══ Source data

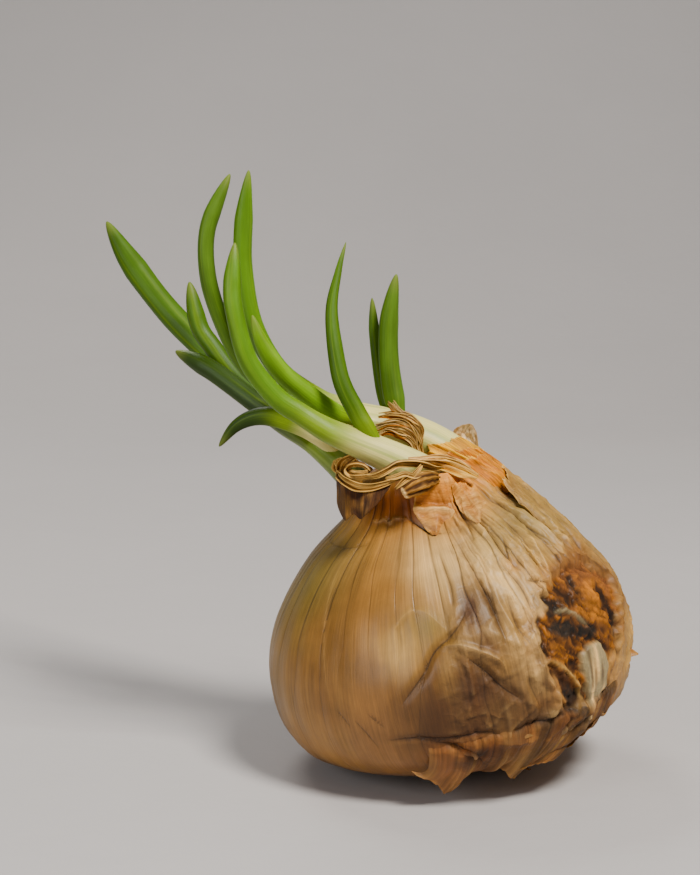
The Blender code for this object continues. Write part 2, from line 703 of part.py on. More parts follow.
def make_collar(finish):
    """The rolled husk, joined with its stub and its skirt."""
    rolled = tube_mesh(COLLAR_PATH, COLLAR_HALF, COLLAR_SIDES, COLLAR_STEP, COLLAR_LUMP)
    collar = add_object("husk_collar", rolled, finish)
    tear = ragged(12, SKIRT_TEAR, 9)

    def skirt(u, v):
        place = Vector(spline(SKIRT_TOP, u)).lerp(Vector(spline(SKIRT_HEM, u)), v)
        place.z += tear(u) * v
        return place

    stub = add_object("join_stub", tube_mesh(STUB_PATH, STUB_HALF, STUB_SIDES, STUB_STEP))
    hanging = add_object("join_skirt", sheet_mesh(skirt, SKIRT_COLUMNS, SKIRT_ROWS))
    return join(collar, [stub, hanging])


def make_sheath(finish):
    """The orange husk that wraps the foot of the upper shoot, torn at its mouth."""
    spec = SHOOTS["shaft_upper"]
    trace = Trace(spec["path"])
    tear = ragged(14, SHEATH_TEAR, 21)

    def point(u, v):
        mouth = spline(SHEATH_MOUTH, u)[0] - tear(u)
        along = SHEATH_START + (mouth - SHEATH_START) * v
        half_up, half_side = spline(spec["half"], along / trace.length)
        angle = SHEATH_TURNS[0] + (SHEATH_TURNS[1] - SHEATH_TURNS[0]) * u
        ahead = (trace.at(along + 1.0) - trace.at(along - 1.0)).normalized()
        side = (ACROSS - ahead * ACROSS.dot(ahead)).normalized()
        up = ahead.cross(side)
        place = trace.at(along) + up * ((half_up + SHEATH_PROUD) * math.cos(angle))
        return place + side * ((half_side + SHEATH_PROUD) * math.sin(angle))

    return add_object("husk_orange", sheet_mesh(point, SHEATH_COLUMNS, SHEATH_ROWS), finish)


def make_tuft(finish):
    """Flat blades that rise from one foot between the shoots and bend to the left."""
    tuft = add_object("husk_tuft", tube_mesh(TUFT_FOOT, TUFT_FOOT_HALF, BLADE_SIDES, TUFT_STEP), finish)
    blades = []
    for i, path in enumerate(TUFT_BLADES):
        blades.append(add_object(f"join_blade_{i}", tube_mesh(path, TUFT_BLADE_HALF, BLADE_SIDES, TUFT_STEP)))
    return join(tuft, blades)


def make_wing(finish):
    """The thin scrap that stands behind the upper shoot."""
    def point(u, v):
        place = Vector(spline(WING_FOOT, u)).lerp(Vector(spline(WING_TOP, u)), v)
        place.y += WING_BULGE * math.sin(math.pi * v)
        return place

    return add_object("husk_wing", sheet_mesh(point, WING_COLUMNS, WING_ROWS), finish)


def make_root_plate(finish):
    """The hard plate under the bulb and its dry roots, which lie in the wedge above the floor."""
    draw = random.Random(11)
    plate = bmesh.new()
    rings = []
    turn = 2 * math.pi / PLATE_SIDES
    for height in PLATE_FACES:
        rings.append([
            ROOT + AXIS * height + (SIDE * math.cos(turn * i) + ACROSS * math.sin(turn * i)) * PLATE_RADIUS
            for i in range(PLATE_SIDES)
        ])
    skin_rings(plate, rings)
    made = add_object("root_plate", plate, finish)
    outwards, up = ROOT_START
    halves = ((ROOT_THICK, ROOT_THICK), (0.7 * ROOT_THICK, 0.7 * ROOT_THICK))
    roots = []
    for i in range(ROOT_COUNT):
        bearing = math.radians(ROOT_FAN * ((i + 0.3 * draw.random()) / (ROOT_COUNT - 1) - 0.5))
        out = Vector((math.cos(bearing), math.sin(bearing), 0.0))
        reach = ROOT_REACH[0] + (ROOT_REACH[1] - ROOT_REACH[0]) * draw.random()
        start = ROOT + AXIS * (PLATE_FACES[1] + up) + out * outwards
        bend = ROOT + out * ROOT_BEND + Vector((0.0, 0.0, ROOT_LEVEL))
        end = ROOT + out * reach + Vector((0.0, 0.0, ROOT_LEVEL + 0.8 * draw.random()))
        roots.append(add_object(f"root_{i}", tube_mesh((start, bend, end), halves, ROOT_SIDES, ROOT_STEP)))
    return join(made, roots)


def clear_scene():
    for stale in list(bpy.data.objects):
        bpy.data.objects.remove(stale, do_unlink=True)


def main():
    clear_scene()
    finishes = {kind: material(kind, 0.5) for kind in COLOURS}
    bulb = make_bulb(finishes["bulb"])
    shoots = {}
    for name, spec in SHOOTS.items():
        shoots[name] = add_object(name, shoot_mesh(spec), finishes["shoot"])
        cut(bulb, hide_cutter(add_object("cut_" + name, shoot_mesh(spec, GAP))))
    for name, spec in LEAVES.items():
        add_object(name, leaf_mesh(spec), finishes["leaf"])
        cut(shoots[spec["shoot"]], hide_cutter(add_object("cut_" + name, leaf_mesh(spec, GAP))))
    neighbours = [hide_cutter(add_object("cut_bulb", bulb_mesh(GAP)))]
    neighbours += [bpy.data.objects["cut_" + name] for name in SHOOTS]
    cut(make_outer_skin(finishes["skin"]), *neighbours[1:])
    make_flap(finishes["skin"])
    make_scrap(finishes["skin"])
    make_root_plate(finishes["root"])
    for make_husk in (make_collar, make_sheath, make_tuft, make_wing):
        husk = make_husk(finishes["husk"])
        cut(husk, *neighbours)
        settle(husk)


main()
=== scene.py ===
"""How the sprouting onion looks: its skin, its husks, its shoots and its leaves.

The frame gives the place of every solid. The shapes below repeat the part's own driving sizes, in
millimetres, and are scaled once, where a mesh is made. Angles round the bulb are in degrees in the
tables: 0 is to the right, 90 to the back and -90 to the front.
"""

import itertools
import math

import bpy
import numpy as np
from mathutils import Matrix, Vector


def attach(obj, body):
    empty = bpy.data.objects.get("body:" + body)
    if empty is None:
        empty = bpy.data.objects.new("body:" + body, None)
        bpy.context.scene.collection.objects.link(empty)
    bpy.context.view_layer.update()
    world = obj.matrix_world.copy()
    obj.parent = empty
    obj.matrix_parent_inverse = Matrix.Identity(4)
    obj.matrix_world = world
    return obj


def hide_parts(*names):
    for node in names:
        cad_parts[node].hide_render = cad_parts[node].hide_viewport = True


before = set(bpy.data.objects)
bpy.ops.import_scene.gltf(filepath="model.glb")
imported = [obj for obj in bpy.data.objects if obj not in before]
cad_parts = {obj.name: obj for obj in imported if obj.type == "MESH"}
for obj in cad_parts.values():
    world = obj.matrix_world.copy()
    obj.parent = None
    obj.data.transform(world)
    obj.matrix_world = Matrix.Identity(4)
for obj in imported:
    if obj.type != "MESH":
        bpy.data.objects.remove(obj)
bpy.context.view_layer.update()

MM = 0.001
ACROSS = np.array((0.0, 1.0, 0.0))

# The bulb leans to the left about its root plate.
LEAN = math.radians(12.0)
ROOT = np.array((9.0, 0.0, -3.2))
AXIS = np.array((-math.sin(LEAN), 0.0, math.cos(LEAN)))
SIDE = np.array((math.cos(LEAN), 0.0, math.sin(LEAN)))

# Height along the axis, then the bulb's reach to the left, right, front and back.
BULB_ROWS = (
    (6.4, 0.0, 0.0, 0.0, 0.0),
    (6.3, 3.8, 4.6, 3.8, 3.8),
    (5.2, 4.8, 7.0, 4.8, 4.8),
    (4.1, 5.8, 9.4, 6.2, 6.2),
    (4.3, 8.0, 14.0, 11.0, 11.0),
    (5.4, 12.5, 20.6, 16.4, 16.4),
    (7.5, 19.5, 26.5, 23.0, 23.0),
    (9.6, 26.5, 31.0, 28.6, 28.6),
    (11.9, 33.0, 34.8, 33.6, 33.6),
    (14.8, 38.7, 38.2, 38.4, 38.4),
    (18.8, 43.0, 41.2, 42.3, 42.3),
    (24.5, 45.7, 43.5, 44.6, 44.6),
    (31.0, 46.6, 44.7, 45.6, 45.6),
    (38.0, 45.9, 44.6, 45.0, 45.0),
    (44.6, 43.9, 42.4, 42.6, 42.6),
    (51.3, 40.5, 38.0, 38.6, 38.6),
    (57.8, 35.6, 33.2, 33.2, 33.2),
    (63.0, 30.6, 29.0, 27.2, 27.2),
    (67.0, 25.2, 25.2, 21.0, 21.0),
    (70.2, 20.4, 21.4, 16.8, 16.4),
    (73.4, 17.0, 18.4, 14.8, 13.6),
    (77.0, 14.4, 14.0, 13.8, 12.0),
    (80.2, 11.4, 9.6, 12.0, 10.0),
    (82.0, 6.0, 5.0, 6.6, 5.6),
    (82.4, 0.0, 0.0, 0.0, 0.0),
)
DENTS = (
    ((-10.0, -40.0, 41.8), 6.5, -1.1),
    ((-20.0, -34.0, 46.8), 9.0, 0.7),
    ((9.0, -42.0, 40.8), 6.0, 0.9),
    ((30.0, -31.0, 39.8), 10.0, -1.5),
    ((38.0, -24.0, 26.8), 9.0, -0.8),
    ((12.0, -43.0, 18.8), 9.0, -0.8),
    ((-14.0, 40.0, 36.8), 11.0, -1.0),
    ((24.0, 34.0, 44.8), 12.0, 0.9),
)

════

[Task brief]
Exact duplication is required for the lines above, from the line that contains "name, shoot_mesh(spec, GAP))))" to the line that contains "obj.matrix_world = world", inclusive; omit all others.

[Reply to the exercise]
        cut(bulb, hide_cutter(add_object("cut_" + name, shoot_mesh(spec, GAP))))
    for name, spec in LEAVES.items():
        add_object(name, leaf_mesh(spec), finishes["leaf"])
        cut(shoots[spec["shoot"]], hide_cutter(add_object("cut_" + name, leaf_mesh(spec, GAP))))
    neighbours = [hide_cutter(add_object("cut_bulb", bulb_mesh(GAP)))]
    neighbours += [bpy.data.objects["cut_" + name] for name in SHOOTS]
    cut(make_outer_skin(finishes["skin"]), *neighbours[1:])
    make_flap(finishes["skin"])
    make_scrap(finishes["skin"])
    make_root_plate(finishes["root"])
    for make_husk in (make_collar, make_sheath, make_tuft, make_wing):
        husk = make_husk(finishes["husk"])
        cut(husk, *neighbours)
        settle(husk)


main()
=== scene.py ===
"""How the sprouting onion looks: its skin, its husks, its shoots and its leaves.

The frame gives the place of every solid. The shapes below repeat the part's own driving sizes, in
millimetres, and are scaled once, where a mesh is made. Angles round the bulb are in degrees in the
tables: 0 is to the right, 90 to the back and -90 to the front.
"""

import itertools
import math

import bpy
import numpy as np
from mathutils import Matrix, Vector


def attach(obj, body):
    empty = bpy.data.objects.get("body:" + body)
    if empty is None:
        empty = bpy.data.objects.new("body:" + body, None)
        bpy.context.scene.collection.objects.link(empty)
    bpy.context.view_layer.update()
    world = obj.matrix_world.copy()
    obj.parent = empty
    obj.matrix_parent_inverse = Matrix.Identity(4)
    obj.matrix_world = world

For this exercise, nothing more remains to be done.